Mental Illness and Developmental Disability

The term developmental disability encompasses a number of conditions including cognitive disabilities (i.e., mental retardation), autism, cerebral palsy, epilepsy, brain injury, and spina bifida. A developmental disability is a severe, disabling condition that arises in infancy or childhood, persists indefinitely, and causes serious problems in language, learning, mobility, and the capacity for independent living (New Jersey Developmental Disabilities Council, 1997/1998, p. 1).

Since the mid-1800s, when the first segregated schools were developed for children with mental retardation, most people with severe developmental disabilities have been institutionalized for most of their lives. The first segregated schools were designed to be small, personal, individualized, and temporary, offering services designed to develop the skills necessary for success in the community. Segregated schools quickly became large institutions designed to "protect" society from children with retardation who might grow up to be depraved and dangerous adults (Mauch, 1991, p. 3). In a further attempt to "protect" society, the eugenics movement, begun at the turn of the century, encouraged the sterilization of people with developmental disabilities.

During the 1950s, parents of people with developmental disabilities began to demand a greater focus on educational and developmental approaches to services. The idea of institutions as the only service option was rejected and some parents began to keep their children with developmental disabilities at home. Parental organizations such as the Association for Retarded Children (ARC) emerged. ARC, which later changed its name to the Association for Retarded Citizens and more recently became simply The Arc (Roberts, 1996), became strong advocates for family members. During the 1960s and 1970s, litigation and advocacy led to the establishment of rights for people with developmental disabilities, such as public education and services in the least restricted environment (Mauch, 1991). The work of many people such as Wolfensberger, who articulated the principle of normalization (discussed in Chapter 4), and Marc Gold, who demonstrated that people with the most severe cognitive disabilities could learn complex skills, fueled the growing dissatisfaction with institutional care. These new ideas about the rights and abilities of people with disabilities ultimately led to the development of supported employment (discussed in Chapter 9) and other community-based supports for people with developmental disabilities. During the last few decades, we have seen the downsizing and closing of state institutions as more and more people with developmental disabilities are being supported in their efforts to live, learn, work, and socialize in the community (Mauch, 1991; Schwartz, 1992; Torrey, 1993).

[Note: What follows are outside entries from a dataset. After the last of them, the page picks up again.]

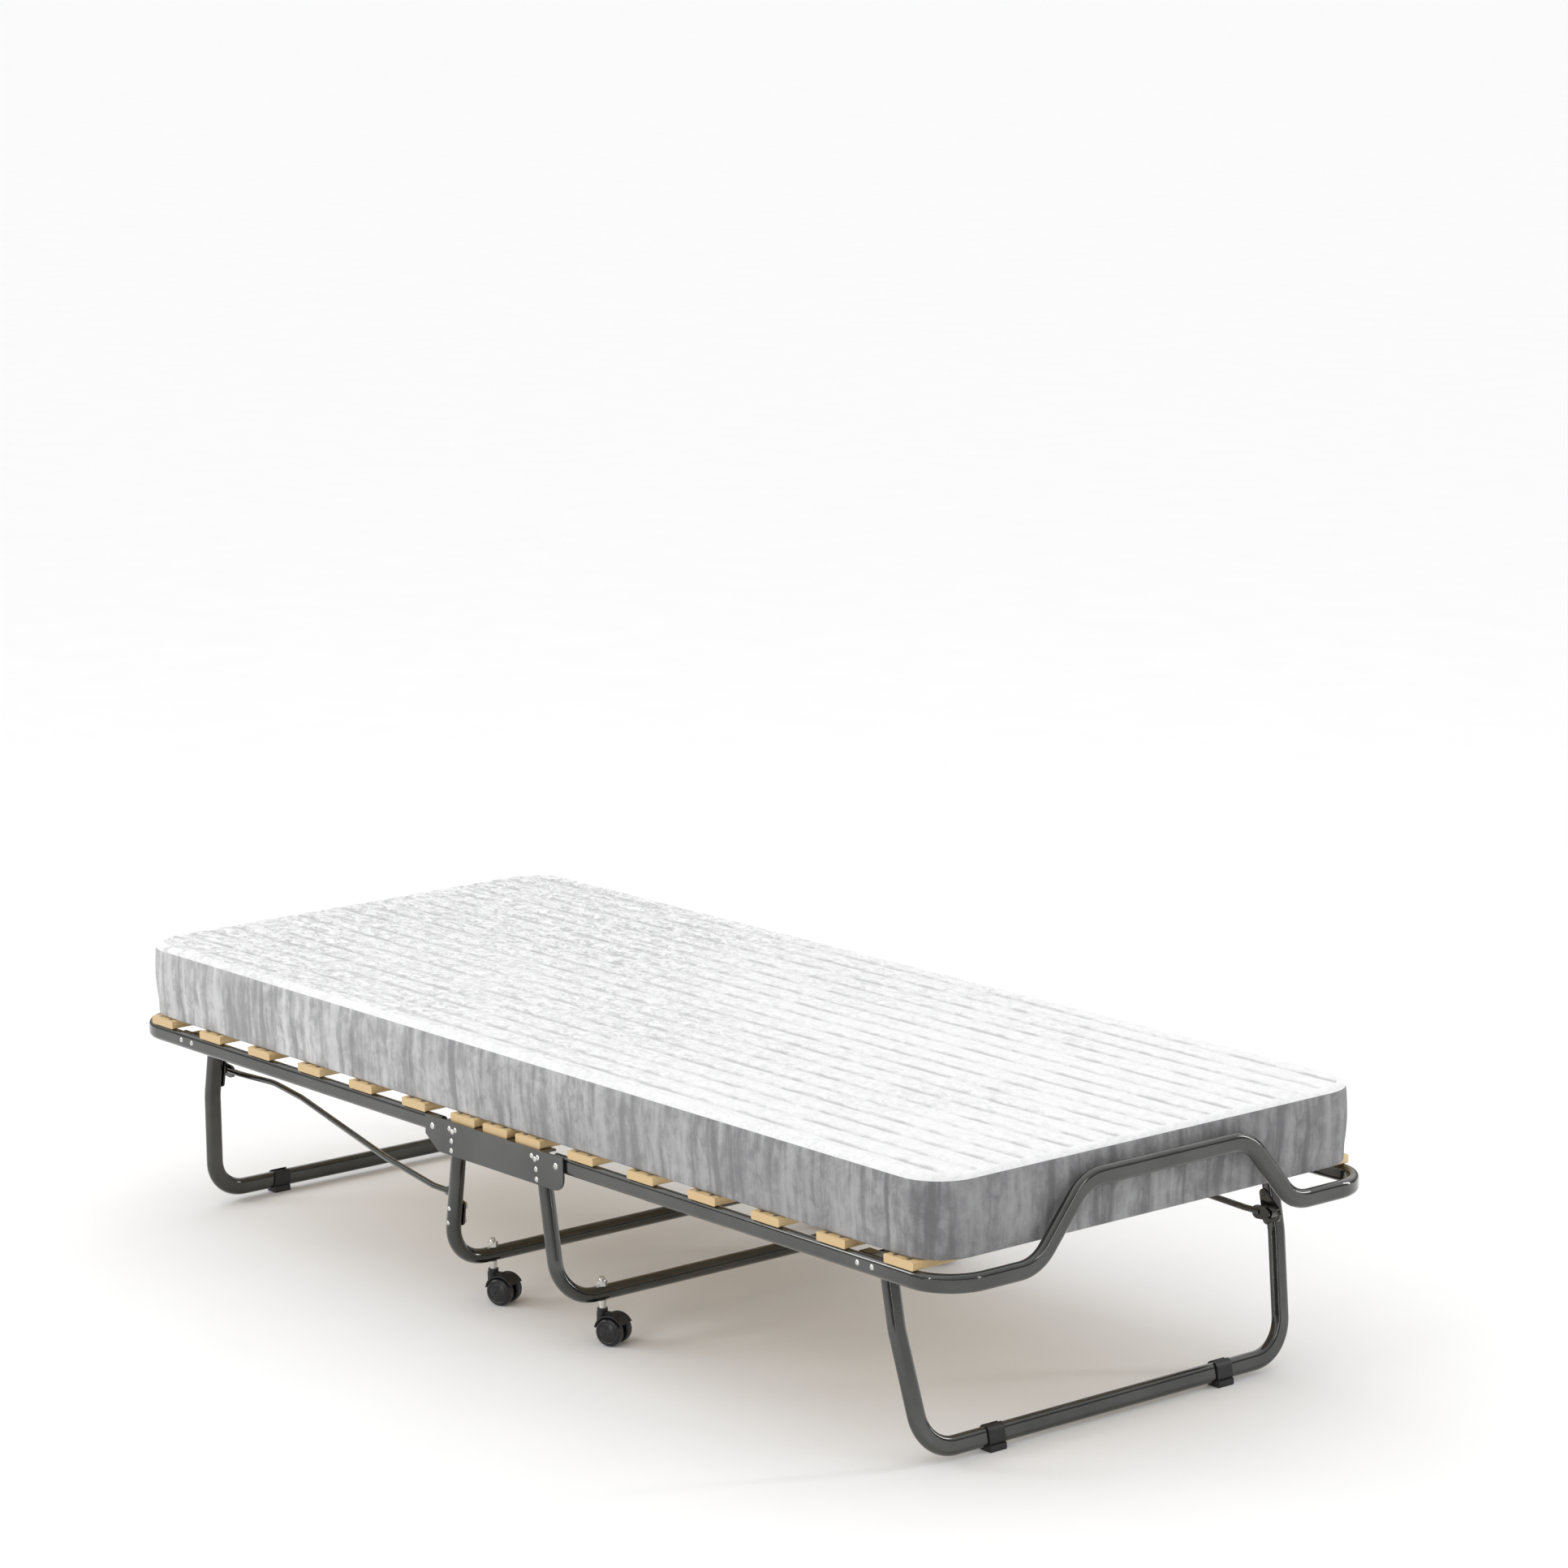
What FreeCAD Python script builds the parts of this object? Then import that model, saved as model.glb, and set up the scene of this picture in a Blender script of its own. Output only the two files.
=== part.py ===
"""Folding rollaway guest bed with its mattress.

Frame: origin on the floor under the middle of the bed, +X towards the foot end,
+Y towards the back side, +Z up. Millimetres. The bed is open, its stored pose.

A centre section on four castors carries two half frames. Each half folds straight up
about a pair of rivets in the side plates, and its end leg is swung parallel by a link
rod. The rod is on the front side of the head half and on the back side of the foot half,
so nearly everything is made once for the foot half and turned half a turn about Z.
"""
import FreeCAD
import Part
import math
import os

from FreeCAD import Vector as V

os.makedirs("parts", exist_ok=True)

# ---- driving dimensions -------------------------------------------------------------
HALF_LENGTH = 966.0        # middle of the bed to the outer face of an end bow
HALF_WIDTH = 392.0         # middle of the bed to the outer face of a side rail
RAIL_TOP = 290.0           # the slats lie on this height
TUBE_W, TUBE_H = 15.0, 26.0      # flat-oval frame tube, as it stands in the rails
WALL = 1.5                 # wall of every tube
CORNER_R = 72.0            # plan corner of the frame, outer face

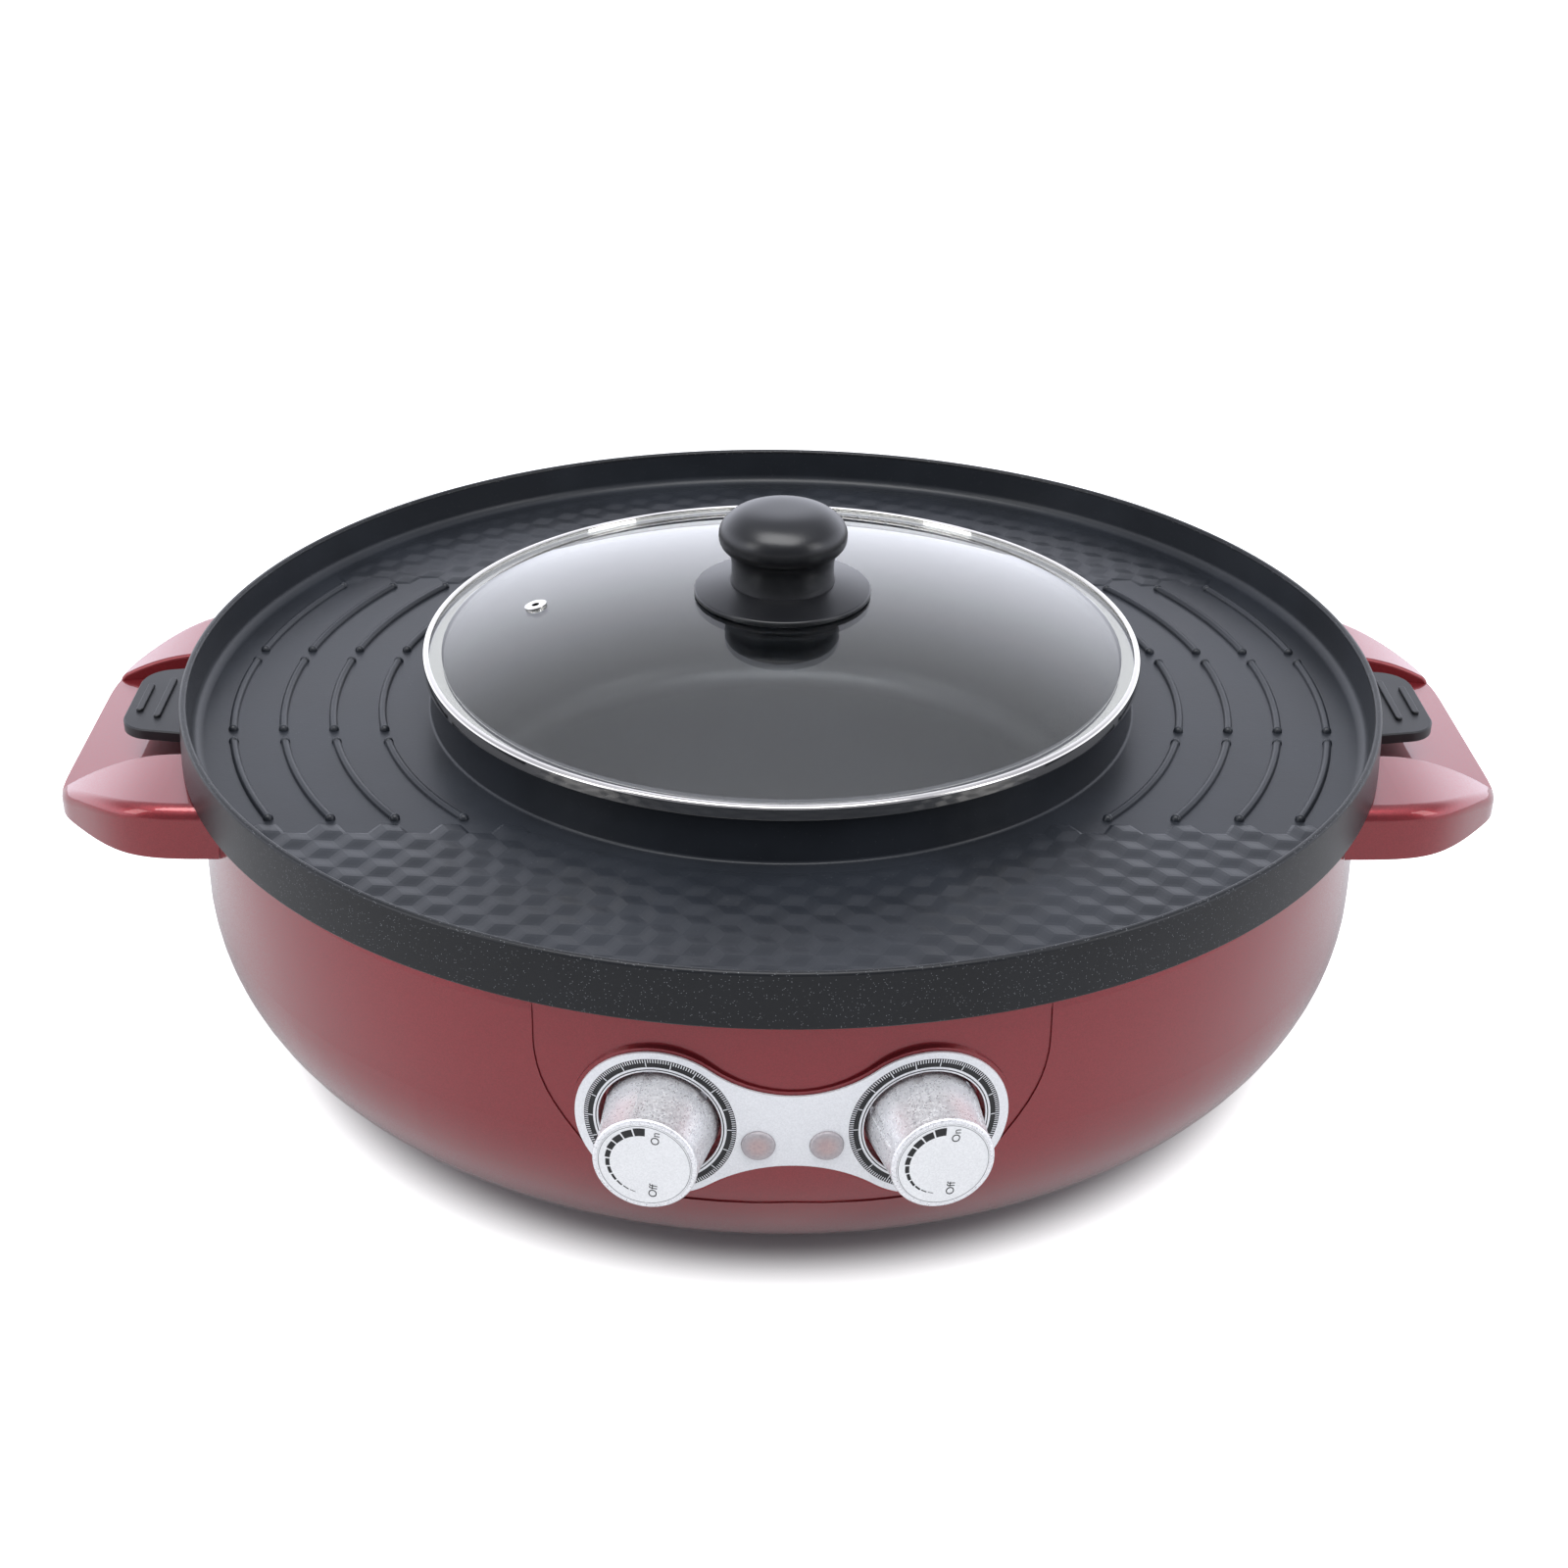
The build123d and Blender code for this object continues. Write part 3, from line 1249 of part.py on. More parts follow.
# ================================================================ export
pieces = {
    "pan": pan,
    "pan_ear_right": pan_ear_right,
    "pan_ear_left": pan_ear_left,
    "ear_screws": ear_screws,
    "lid_rim": lid_rim,
    "lid_glass": lid_glass,
    "lid_vent_eyelet": lid_vent_eyelet,
    "lid_knob_skirt": lid_knob_skirt,
    "lid_knob": lid_knob,
    "lid_washer": lid_washer,
    "lid_screw": lid_screw,
    "base_shell": base_shell,
    "side_handle_right": side_handle_right,
    "side_handle_left": side_handle_left,
    "handle_screws": handle_screws,
    "control_plate": control_plate,
    "hotpot_lamp_lens": hotpot_lamp_lens,
    "grill_lamp_lens": grill_lamp_lens,
    "neon_lamps": neon_lamps,
    "hotpot_thermostat": hotpot_thermostat,
    "grill_thermostat": grill_thermostat,
    "thermostat_nuts": thermostat_nuts,
    "hotpot_knob": hotpot_knob,
    "hotpot_knob_cap": hotpot_knob_cap,
    "hotpot_shaft": hotpot_shaft,
    "grill_knob": grill_knob,
    "grill_knob_cap": grill_knob_cap,
    "grill_shaft": grill_shaft,
    "heat_liner": heat_liner,
    "pot_liner": pot_liner,
    "drain_chute": drain_chute,
    "grill_heater": grill_heater,
    "pot_heater": pot_heater,
    "heater_clips": heater_clips,
    "thermal_fuse": thermal_fuse,
    "mains_inlet": mains_inlet,
    "inlet_pins": inlet_pins,
    "terminal_block": terminal_block,
    "bottom_cover": bottom_cover,
    "cover_screw_set": cover_screw_set,
    "rubber_feet": rubber_feet,
    "oil_tray_guide": oil_tray_guide,
    "oil_tray": oil_tray,
}
os.makedirs("parts", exist_ok=True)
for name, piece in pieces.items():
    piece.part.label = name
    export_step(piece.part, f"parts/{name}.step")
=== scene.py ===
import bmesh
import bpy
from math import asin, ceil, cos, degrees, pi, radians, sin, sqrt, tan
from mathutils import Matrix, Vector


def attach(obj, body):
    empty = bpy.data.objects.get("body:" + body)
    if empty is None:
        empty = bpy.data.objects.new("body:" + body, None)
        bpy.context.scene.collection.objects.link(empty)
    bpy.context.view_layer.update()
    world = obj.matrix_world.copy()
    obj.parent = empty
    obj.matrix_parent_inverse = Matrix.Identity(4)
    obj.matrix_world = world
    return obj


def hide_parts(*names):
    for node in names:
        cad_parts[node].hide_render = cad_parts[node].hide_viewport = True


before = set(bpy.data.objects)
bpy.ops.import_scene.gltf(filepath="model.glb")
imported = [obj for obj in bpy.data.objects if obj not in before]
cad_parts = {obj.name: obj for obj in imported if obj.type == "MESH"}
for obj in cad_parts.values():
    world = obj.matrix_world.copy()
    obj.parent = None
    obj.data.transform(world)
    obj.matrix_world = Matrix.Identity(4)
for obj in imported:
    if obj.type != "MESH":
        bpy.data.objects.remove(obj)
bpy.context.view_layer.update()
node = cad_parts

bl_info = {
    "name": "Hot pot with ring grill",
    "version": (1, 0, 0),
    "blender": (4, 5, 0),
    "location": "3D View > Sidebar > Hot pot",
    "description": "Finishes for a round electric hot pot with a ring grill and a glass lid",
    "category": "Object",
}

# The constants below are in millimetres and degrees, unless they say otherwise.
MM = 0.001
TROUGH_FLOOR = 125.0            # height of the grill's floor
PLATE_RADIUS = 218.45           # outer face of the control plate
KNOB_OFFSET = 41.3              # from the middle to a knob's axis, on each side
KNOB_HEIGHT = 80.0
CAP_REACH = 20.8                # from the plate to the face of a knob's cap
LENS_OFFSET = 10.6              # from the middle to a lens, on each side
LENS_HEIGHT = 74.6


# ---------------------------------------------------------------- node graphs
class Value:
    """A socket of a node tree that can stand in a sum."""

    def __init__(self, graph, socket):
        self.graph, self.socket = graph, socket

    def maths(self, operation, *others):
        """Result of a Math node on this value and the others."""
        return self.graph.node("ShaderNodeMath", {"operation": operation}, [self, *others])

    def __add__(self, other):
        return self.maths("ADD", other)

    __radd__ = __add__

    def __sub__(self, other):
        return self.maths("SUBTRACT", other)

    def __rsub__(self, other):
        return self.graph.node("ShaderNodeMath", {"operation": "SUBTRACT"}, [other, self])

    def __mul__(self, other):
        return self.maths("MULTIPLY", other)

    __rmul__ = __mul__

    def __truediv__(self, other):
        return self.maths("DIVIDE", other)

    def __pow__(self, other):
        return self.maths("POWER", other)

    def above(self, level):
        return self.maths("GREATER_THAN", level)

    def below(self, level):
        return self.maths("LESS_THAN", level)

    def least(self, other):
        return self.maths("MINIMUM", other)

    def clamped(self):
        return self.graph.node("ShaderNodeClamp", {}, [self])

    def fade(self, low, high):
        """0 at low, 1 at high, and smooth between them."""
        return self.graph.node(
            "ShaderNodeMapRange", {"interpolation_type": "SMOOTHSTEP"},
            {"Value": self, "From Min": low, "From Max": high},
        )


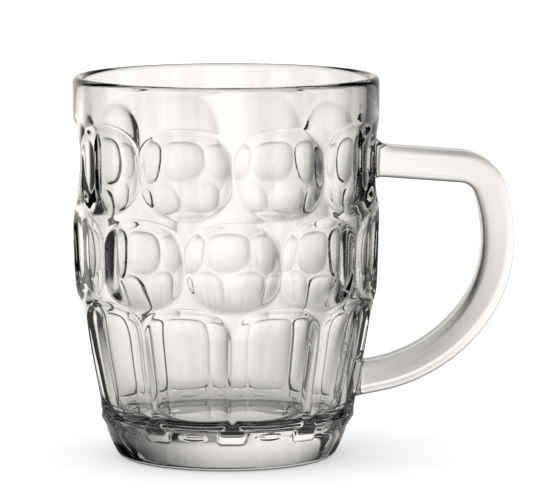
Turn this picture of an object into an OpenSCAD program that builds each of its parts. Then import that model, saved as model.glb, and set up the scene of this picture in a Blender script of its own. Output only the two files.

Incidence of Mental Illness and Developmental Disability

Studies of people with developmental disabilities living in the community suggest that among these individuals 20% to 35% experience a coexisting mental illness (Parsons,

May, & Menolascino, 1984; Torrey, 1993). However, Parsons and colleagues caution that these studies include many children under the age of 12 and, therefore, should not be considered a true reflection of incidence among adults. More recently, Szymanski et al. (1998) reported an incidence rate for schizophrenia, other psychotic disorders, and mood disorders among people with developmental disabilities that is similar to that found in the general public. They further reported that the incidence of personality disorders, among people with developmental disabilities, appears to be higher than usual, but suggested that this may be "related to maladaptive personality traits resulting from negative social experiences" (p. 14). Furthermore, the full range of mental illnesses has been identified among people with developmental disabilities (Torrey, 1993).

Diagnosing mental illness in a person with a developmental disability can be a difficult task. The diagnostic process includes self-report of thoughts, feelings, and symptoms. For individuals with significant communication impairments, this may be difficult, if not impossible. Often, in these situations, a diagnosis is based on reported behavior such as an increase in aggression, self-injury, tearfulness, and withdrawal. These same behaviors, can also be indications of physical illness, psychological stress, or dissatisfaction (Stark, McGee, Menolascino, Baker, & Menousek, 1984; Torrey, 1993).

The potential for misdiagnosis is clearly great. A misdiagnosis brings with it the possibly unnecessary or incorrect use of medication, which is of great concern to people with disabilities, their families, and advocates.

Individuals with developmental disabilities and mental illness have great difficulty receiving adequate services. Often the services that are available are provided by different systems that are funded by different sources. Programs designed for mental illness often consider individuals with a dual diagnosis to have mental retardation as the primary diagnosis, and programs designed for developmental disorders often consider persons with a dual diagnosis to have a mental illness as the primary diagnosis. PsyR practitioners have to make an effort to work across programs, with people from different disciplines and programs.